SOURCE DATA:
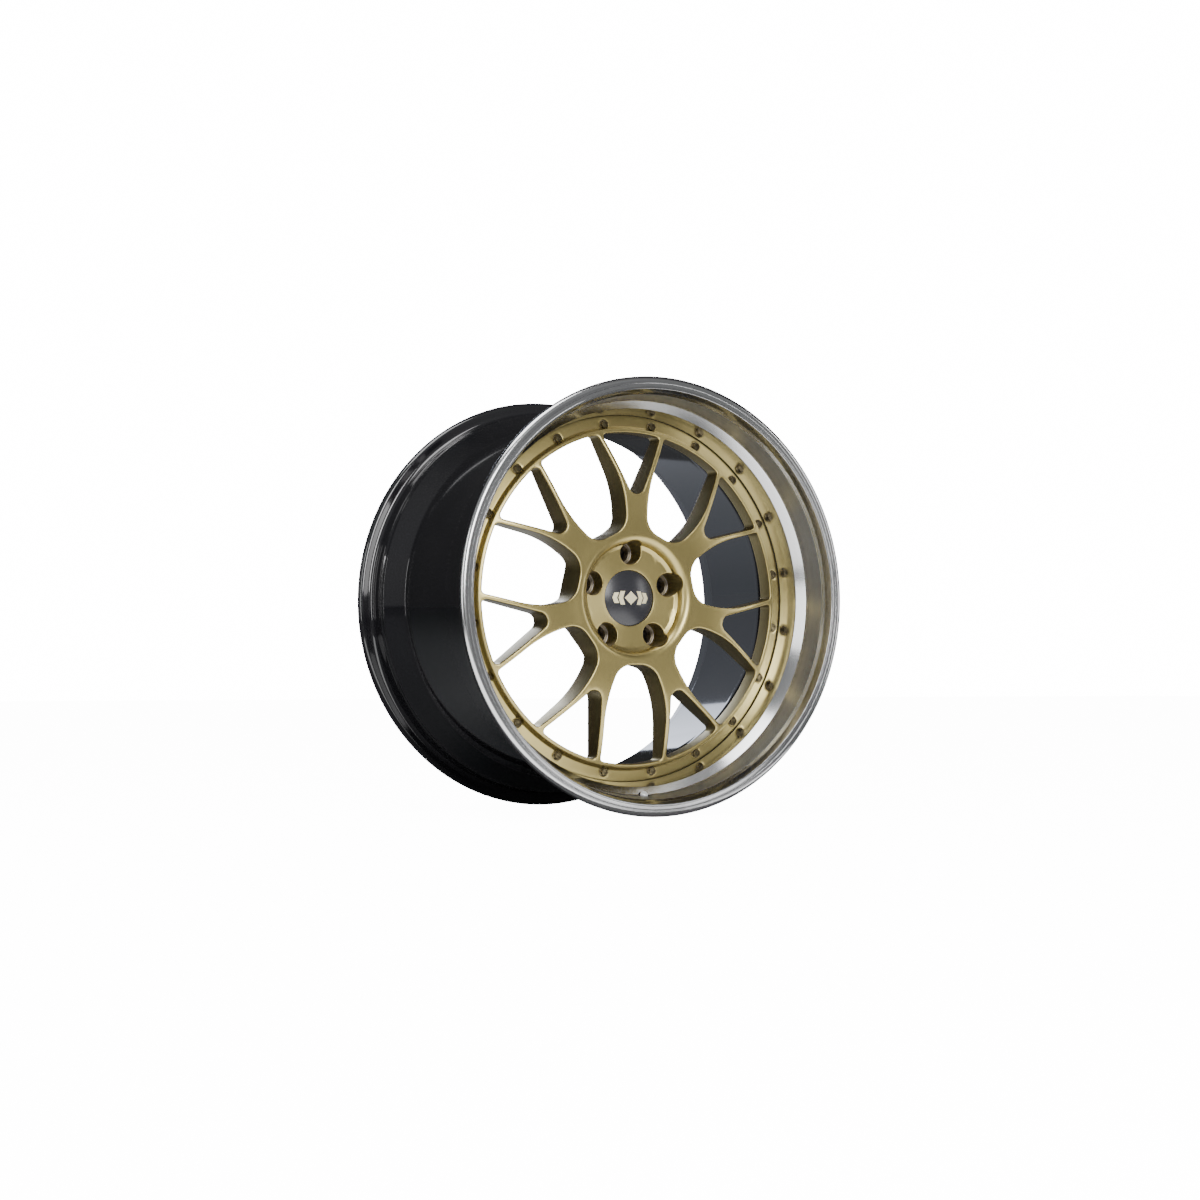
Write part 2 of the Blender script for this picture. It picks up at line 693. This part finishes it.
# ---------------------------------------------------------------- materials
DUST = (0.42, 0.4, 0.37)


def socket(group, name, kind, default=None, out=False):
    """Adds an input or output to a node group."""
    s = group.interface.new_socket(name=name, in_out="OUTPUT" if out else "INPUT", socket_type=kind)
    if default is not None:
        s.default_value = default


def new_group(name, inputs, outputs):
    """Starts a shader node group; returns it with its input and output nodes."""
    group = bpy.data.node_groups.new(name, "ShaderNodeTree")
    for title, kind, default in inputs:
        socket(group, title, kind, default)
    for title, kind in outputs:
        socket(group, title, kind, out=True)
    return group, group.nodes.new("NodeGroupInput"), group.nodes.new("NodeGroupOutput")


def maths(tree, operation, a, b=None, c=None, clamp=False):
    """A Math node; a, b and c are numbers or sockets."""
    node = tree.nodes.new("ShaderNodeMath")
    node.operation, node.use_clamp = operation, clamp
    for i, value in enumerate((a, b, c)):
        if value is None:
            continue
        if isinstance(value, (int, float)):
            node.inputs[i].default_value = value
        else:
            tree.links.new(value, node.inputs[i])
    return node.outputs[0]


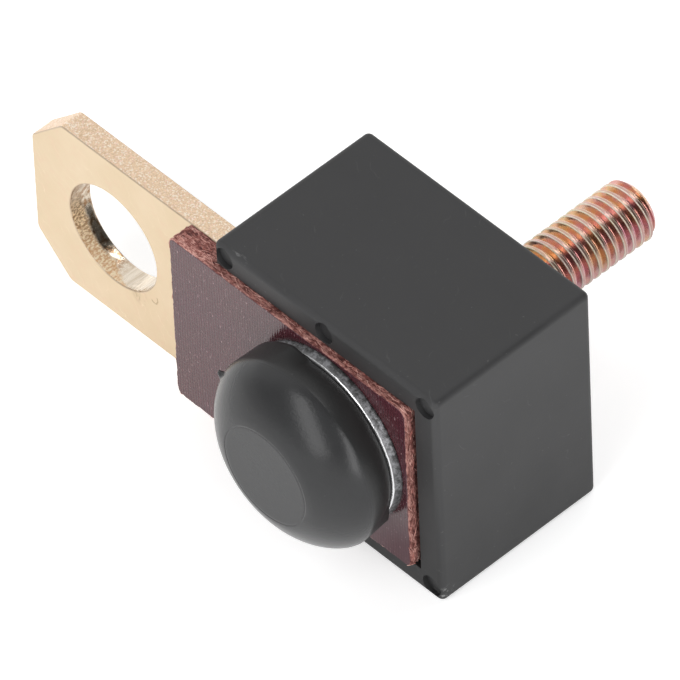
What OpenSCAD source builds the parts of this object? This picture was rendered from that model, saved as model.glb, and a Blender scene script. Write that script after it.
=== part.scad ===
// Stud-mounted block fuse: a brass bar leaves a moulded box on one side,
// a bolt goes through the box from front to back, and inside the box a necked
// strip joins the two. Millimetres, +Z up, the front faces -Y.
// Origin: centre of the box's base.

/* [Box] */
// Width of the box
box_w = 26.8; // [25.5:0.1:40]
// Depth of the box, front rim to back face
box_d = 18.1; // [16.8:0.1:30]
// Height of the box
box_h = 24.7; // [22.2:0.1:40]
// Side wall at the front rim
wall = 2.5; // [1.9:0.1:2.7]
// Back wall
back_wall = 2.4; // [1.5:0.1:3]
// Step inside the rim that the board sits on
ledge = 1; // [0.6:0.1:2]
// Rounding of the outer edges and corners
edge_r = 0.6; // [0.2:0.05:1]
// Diameter of the round marks in the rim
mark_d = 2.1; // [1:0.1:2.4]
// Depth of the round marks
mark_depth = 0.5; // [0.1:0.05:0.8]
// Distance from an outer face to a mark's centre
mark_inset = 1.3; // [1.2:0.05:2]

/* [Board] */
// Thickness of the board
board_t = 2.4; // [1.8:0.1:3.5]
// How far the board's front stands out of the rim
board_proud = 0.7; // [0.3:0.1:1.4]
// How far the board leaves the box on its left
board_reach = 4.9; // [2:0.1:12]
// Gap beside the board's right end
board_end_gap = 0.45; // [0.2:0.05:0.9]
// Gap above and below the board
board_gap = 0.1; // [0.05:0.05:0.6]
// Rounding of the board's corners
board_corner_r = 0.8; // [0.2:0.1:2]

/* [Terminal bar] */
// Thickness of the bar
bar_t = 2.4; // [1.5:0.1:3.5]
// How far the board stands over the bar, above and below
bar_side = 0.15; // [0:0.025:0.6]
// How far the bar leaves the box on its left
bar_reach = 24.6; // [23:0.1:60]
// Length of the bar inside the box
bar_inside = 7.8; // [7.4:0.1:8.4]
// Legs of the cut corners at the bar's free end
bar_cut = 3.9; // [1:0.1:6]
// Rounding of the bar's corners
bar_corner_r = 0.5; // [0.2:0.1:1]
// Diameter of the hole for the post
post_hole_d = 10.7; // [6:0.1:13]
// Free end of the bar to the centre of the post hole
post_hole_end = 9.8; // [8.5:0.1:13]
// Centre of the post hole, above the bar's middle
post_hole_up = 0.1; // [-0.5:0.1:0.5]

/* [Bolt] */
// Diameter over the thread
bolt_d = 6; // [5.6:0.1:6.2]
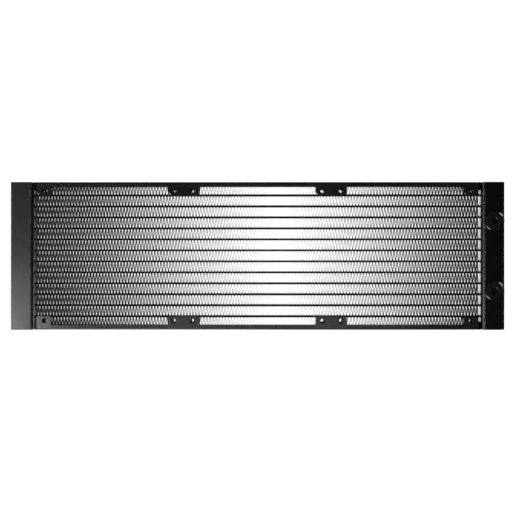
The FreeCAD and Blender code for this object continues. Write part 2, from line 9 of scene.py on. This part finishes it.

EXERCISE BRIEF: Give back exactly the lines from the beginning of the records through the line containing "What OpenSCAD source", and only those.

COMPLETE ANSWER:
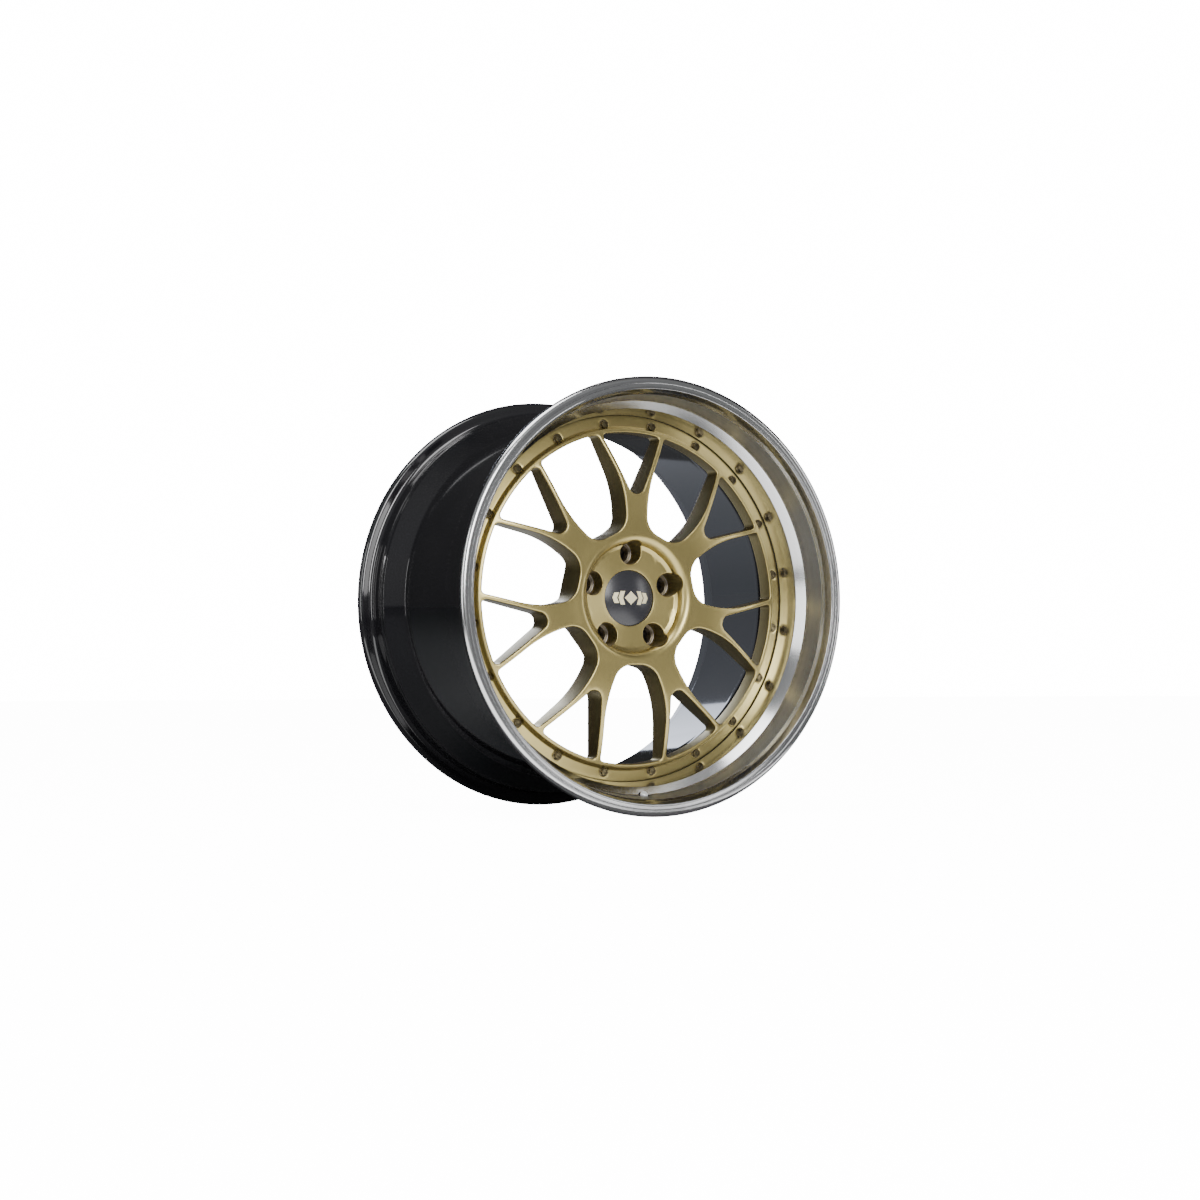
Write part 2 of the Blender script for this picture. It picks up at line 693. This part finishes it.
# ---------------------------------------------------------------- materials
DUST = (0.42, 0.4, 0.37)


def socket(group, name, kind, default=None, out=False):
    """Adds an input or output to a node group."""
    s = group.interface.new_socket(name=name, in_out="OUTPUT" if out else "INPUT", socket_type=kind)
    if default is not None:
        s.default_value = default


def new_group(name, inputs, outputs):
    """Starts a shader node group; returns it with its input and output nodes."""
    group = bpy.data.node_groups.new(name, "ShaderNodeTree")
    for title, kind, default in inputs:
        socket(group, title, kind, default)
    for title, kind in outputs:
        socket(group, title, kind, out=True)
    return group, group.nodes.new("NodeGroupInput"), group.nodes.new("NodeGroupOutput")


def maths(tree, operation, a, b=None, c=None, clamp=False):
    """A Math node; a, b and c are numbers or sockets."""
    node = tree.nodes.new("ShaderNodeMath")
    node.operation, node.use_clamp = operation, clamp
    for i, value in enumerate((a, b, c)):
        if value is None:
            continue
        if isinstance(value, (int, float)):
            node.inputs[i].default_value = value
        else:
            tree.links.new(value, node.inputs[i])
    return node.outputs[0]


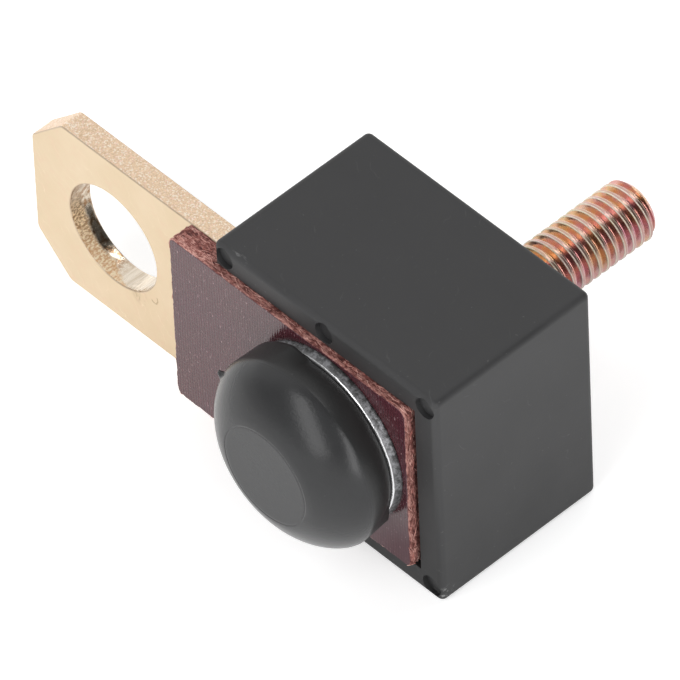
What OpenSCAD source builds the parts of this object? This picture was rendered from that model, saved as model.glb, and a Blender scene script. Write that script after it.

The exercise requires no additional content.